A year ago, a killer traveled to three Atlanta-area massage businesses and fatally shot eight people. Six of the slain victims were women of Asian descent.
Police said the suspect, a man named Robert Aaron Long, told them that the guilt he felt for watching porn and paying for sexual acts had motivated him to kill. Police said he blamed the victims for his inability to control his impulses.
Long has pleaded guilty to murdering four of the victims and not guilty in the deaths of the four others.
For America’s racial and ethnic minorities, salvation will come through solidarity.
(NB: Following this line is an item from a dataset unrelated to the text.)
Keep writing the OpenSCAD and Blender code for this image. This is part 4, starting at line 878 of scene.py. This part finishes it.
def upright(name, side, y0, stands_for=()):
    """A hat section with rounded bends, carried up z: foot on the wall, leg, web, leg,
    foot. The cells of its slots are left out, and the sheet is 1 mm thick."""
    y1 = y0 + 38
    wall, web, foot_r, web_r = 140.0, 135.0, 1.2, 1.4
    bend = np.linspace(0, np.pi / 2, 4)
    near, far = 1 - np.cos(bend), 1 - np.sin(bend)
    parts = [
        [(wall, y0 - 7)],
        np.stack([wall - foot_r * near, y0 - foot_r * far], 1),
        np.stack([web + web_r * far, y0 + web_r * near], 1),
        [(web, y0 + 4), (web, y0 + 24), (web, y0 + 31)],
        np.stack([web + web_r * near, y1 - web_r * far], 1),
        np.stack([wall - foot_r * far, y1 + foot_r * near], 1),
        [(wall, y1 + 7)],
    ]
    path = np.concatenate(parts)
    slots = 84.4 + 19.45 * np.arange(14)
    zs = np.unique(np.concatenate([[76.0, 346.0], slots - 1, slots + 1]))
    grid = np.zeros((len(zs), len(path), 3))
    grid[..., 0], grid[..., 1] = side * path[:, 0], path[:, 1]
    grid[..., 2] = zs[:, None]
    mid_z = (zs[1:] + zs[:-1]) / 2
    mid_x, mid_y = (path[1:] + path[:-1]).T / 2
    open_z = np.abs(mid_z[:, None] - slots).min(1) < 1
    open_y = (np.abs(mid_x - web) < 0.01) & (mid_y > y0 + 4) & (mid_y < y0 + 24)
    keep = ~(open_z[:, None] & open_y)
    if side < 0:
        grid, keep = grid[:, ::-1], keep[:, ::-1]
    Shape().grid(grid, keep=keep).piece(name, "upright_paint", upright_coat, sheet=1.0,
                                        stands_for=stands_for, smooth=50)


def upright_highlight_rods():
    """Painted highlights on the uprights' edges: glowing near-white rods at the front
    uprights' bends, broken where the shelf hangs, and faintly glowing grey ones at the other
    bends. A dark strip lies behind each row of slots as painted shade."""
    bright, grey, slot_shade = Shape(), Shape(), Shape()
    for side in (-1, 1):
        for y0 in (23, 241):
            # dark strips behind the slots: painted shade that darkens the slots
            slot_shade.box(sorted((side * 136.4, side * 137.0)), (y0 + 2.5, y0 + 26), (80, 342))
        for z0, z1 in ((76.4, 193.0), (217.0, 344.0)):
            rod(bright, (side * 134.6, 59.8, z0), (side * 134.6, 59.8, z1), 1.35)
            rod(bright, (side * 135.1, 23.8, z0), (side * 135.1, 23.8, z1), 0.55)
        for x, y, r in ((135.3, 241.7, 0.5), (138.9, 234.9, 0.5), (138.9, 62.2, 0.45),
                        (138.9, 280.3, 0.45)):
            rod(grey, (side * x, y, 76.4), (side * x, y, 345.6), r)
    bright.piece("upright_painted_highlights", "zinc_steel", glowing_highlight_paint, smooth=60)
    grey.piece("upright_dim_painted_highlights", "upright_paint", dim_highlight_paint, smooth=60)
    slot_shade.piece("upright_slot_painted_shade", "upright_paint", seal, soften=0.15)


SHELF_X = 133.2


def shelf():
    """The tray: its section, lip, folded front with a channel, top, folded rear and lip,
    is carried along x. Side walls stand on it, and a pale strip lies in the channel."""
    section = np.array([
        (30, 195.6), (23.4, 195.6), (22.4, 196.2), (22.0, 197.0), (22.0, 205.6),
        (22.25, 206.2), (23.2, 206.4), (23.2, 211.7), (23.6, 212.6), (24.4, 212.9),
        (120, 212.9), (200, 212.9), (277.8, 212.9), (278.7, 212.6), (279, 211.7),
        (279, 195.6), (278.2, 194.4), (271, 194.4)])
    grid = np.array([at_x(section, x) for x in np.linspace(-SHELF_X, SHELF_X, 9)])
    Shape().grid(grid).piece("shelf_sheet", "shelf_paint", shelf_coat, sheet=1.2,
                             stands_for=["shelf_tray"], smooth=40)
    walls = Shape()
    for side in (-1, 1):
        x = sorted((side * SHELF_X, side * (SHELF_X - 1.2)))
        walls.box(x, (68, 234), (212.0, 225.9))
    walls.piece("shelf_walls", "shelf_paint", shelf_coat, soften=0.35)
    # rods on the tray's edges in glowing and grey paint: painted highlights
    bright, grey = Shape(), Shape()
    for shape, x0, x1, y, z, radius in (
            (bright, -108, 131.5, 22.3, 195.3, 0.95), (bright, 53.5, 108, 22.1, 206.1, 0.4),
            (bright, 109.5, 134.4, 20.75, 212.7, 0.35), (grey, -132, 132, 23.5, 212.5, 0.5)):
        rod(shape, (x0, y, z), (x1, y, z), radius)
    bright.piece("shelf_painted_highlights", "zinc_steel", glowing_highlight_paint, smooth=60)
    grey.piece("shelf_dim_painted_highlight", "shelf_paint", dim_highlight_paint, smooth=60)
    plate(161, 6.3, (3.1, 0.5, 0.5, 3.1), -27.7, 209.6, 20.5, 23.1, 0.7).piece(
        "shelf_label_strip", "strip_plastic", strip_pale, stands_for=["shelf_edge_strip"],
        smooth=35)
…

His dehumanization of his mostly Asian victims — his reducing them to fixtures in his wretched life story — came during a spike in anti-Asian crimes. The number of reported anti-Asian hate crimes in the U.S. increased by 339 percent last year compared to the year before. Experts have said this surge was likely due in part to racist stereotypes amplified by former President Donald Trump during the Covid pandemic.
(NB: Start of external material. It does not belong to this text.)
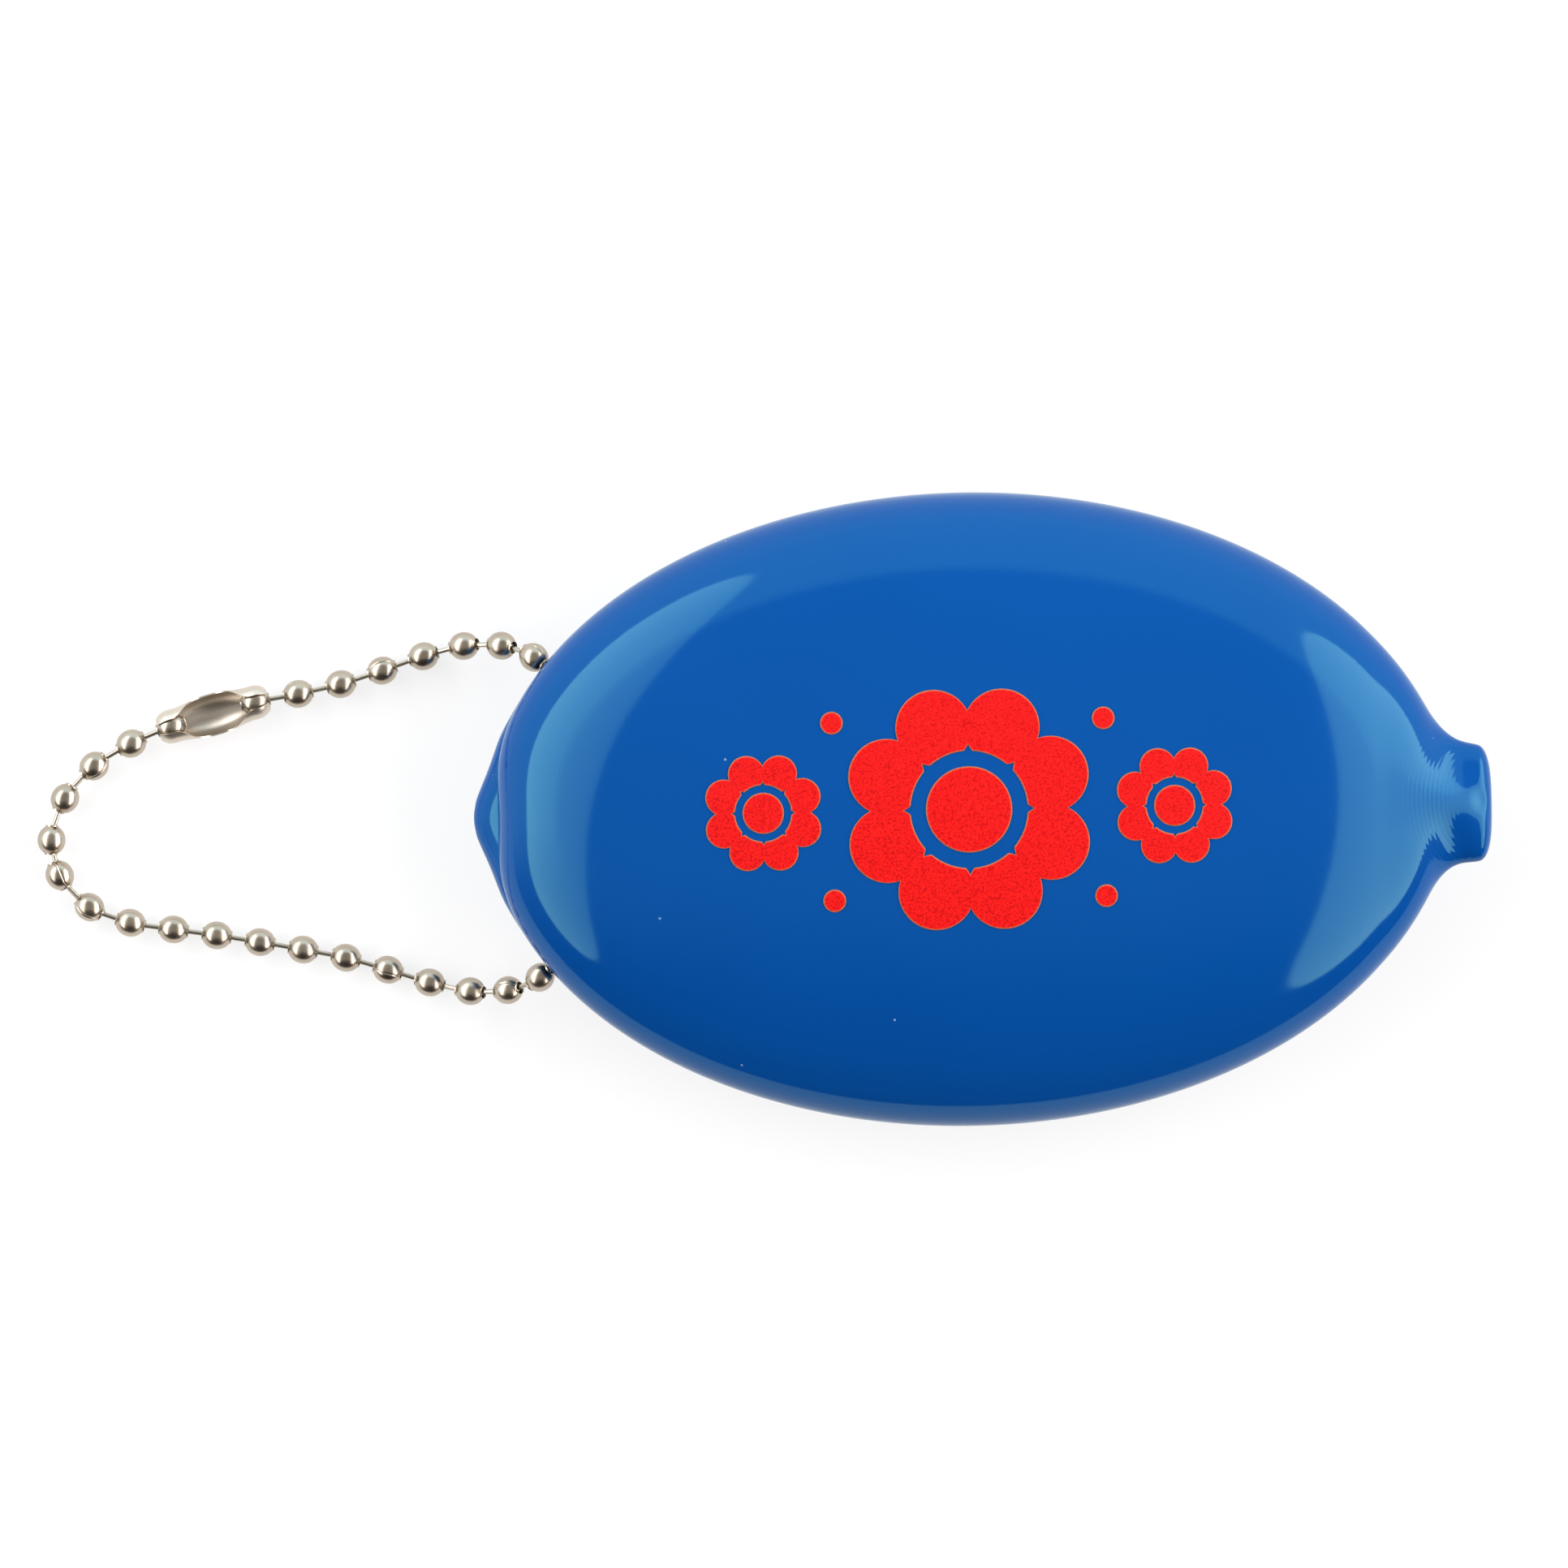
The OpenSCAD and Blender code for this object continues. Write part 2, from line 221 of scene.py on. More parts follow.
def wall_faces(cells, outer, inner):
    """Faces of a wall from which cells of a grid are kept, with outer and inner as grids of point
    numbers that close round their second index: one outer quad and one turned inner quad for each
    kept cell, and a quad across the wall wherever a kept cell borders on one that isn't."""

    def corners(g):
        r = np.roll(g, -1, 1)
        return g[:-1], r[:-1], r[1:], g[1:]

    a, b, c, d = corners(outer)
    e, f, g, h = corners(inner)
    edge = np.zeros((1, cells.shape[1]), bool)
    up = cells & ~np.r_[edge, cells[:-1]] & (np.arange(len(cells)) > 0)[:, None]
    down = cells & ~np.r_[cells[1:], edge] & (np.arange(len(cells)) < len(cells) - 1)[:, None]
    left = cells & ~np.roll(cells, 1, 1)
    right = cells & ~np.roll(cells, -1, 1)
    quads = [
        np.stack([q[m] for q in corner], -1)
        for m, corner in (
            (cells, (a, b, c, d)),
            (cells, (e, h, g, f)),
            (up, (b, a, e, f)),
            (down, (d, c, g, h)),
            (left, (a, d, h, e)),
            (right, (c, b, f, g)),
        )
    ]
    return np.concatenate(quads)


def piece(name, points, quads, material, sharp=SHARP):
    """A mesh object from points in millimetres and quads. Points that nothing uses are left out, and a
    quad with a repeated corner becomes a triangle. Edges sharper than the given angle stay sharp."""
    used, flat = np.unique(quads, return_inverse=True)
    flat = flat.reshape(-1, 4)
    same = flat == np.roll(flat, -1, 1)
    whole = ~same.any(1)
    faces = flat[whole].tolist()
    for k in range(4):
        once = same[:, k] & (same.sum(1) == 1)
        faces += flat[once][:, [j for j in range(4) if j != k]].tolist()
    mesh = bpy.data.meshes.new(name)
    mesh.from_pydata((np.asarray(points, float)[used] * MM).tolist(), [], faces)
    mesh.materials.append(material)
    mesh.shade_smooth()
    mesh.set_sharp_from_angle(angle=math.radians(sharp))
    made = bpy.data.objects.new(name, mesh)
    scene.collection.objects.link(made)
    return made


def adder(tree):
    """A function that adds a node to the tree, with its settings and with each input set or linked."""

    def add(kind, inputs=(), **settings):
        node = tree.nodes.new(kind)
        for key, value in settings.items():
            setattr(node, key, value)
        for key, value in dict(inputs).items():
            if isinstance(value, bpy.types.NodeSocket):
                tree.links.new(value, node.inputs[key])
            else:
                node.inputs[key].default_value = value
        return node

    return add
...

And anti-Asian violence and harassment have continued into 2022.
In New York alone, we’ve seen several highly publicized incidents of anti–Asian hate.
There was the killing of Christina Yuna Lee, the 35-year-old woman found dead in her bathtub last month with more than 40 stab wounds. And Michelle Go, the 40-year-old woman who police say was killed in January by a man who pushed her into an oncoming subway train. And the seven Asian women who were attacked over two hours in New York City this month. And the Asian woman who was spit on and punched 125 times in an attack in Yonkers last week.
These attacks hark back to the murder of Balbir Singh Sodhi, the Sikh American whose killing on Sept. 15, 2001, was the first hate crime murder to follow the 9/11 attacks. In Sodhi’s murder and in so many of the brutal attacks on Asian Americans in recent years, racists rushed to generalize and inflict harm under the guise of patriotism. And as a Black man, I know failing to condemn these attacks is both a moral failure and a strategic one. For America’s racial and ethnic minorities, salvation will come through solidarity.
I’m motivated by others who feel this way. That was the impetus for my post celebrating Mari Matsuda, the Asian American activist and legal scholar who famously spoke out against people trying to drive a wedge between Asian Americans and Black people.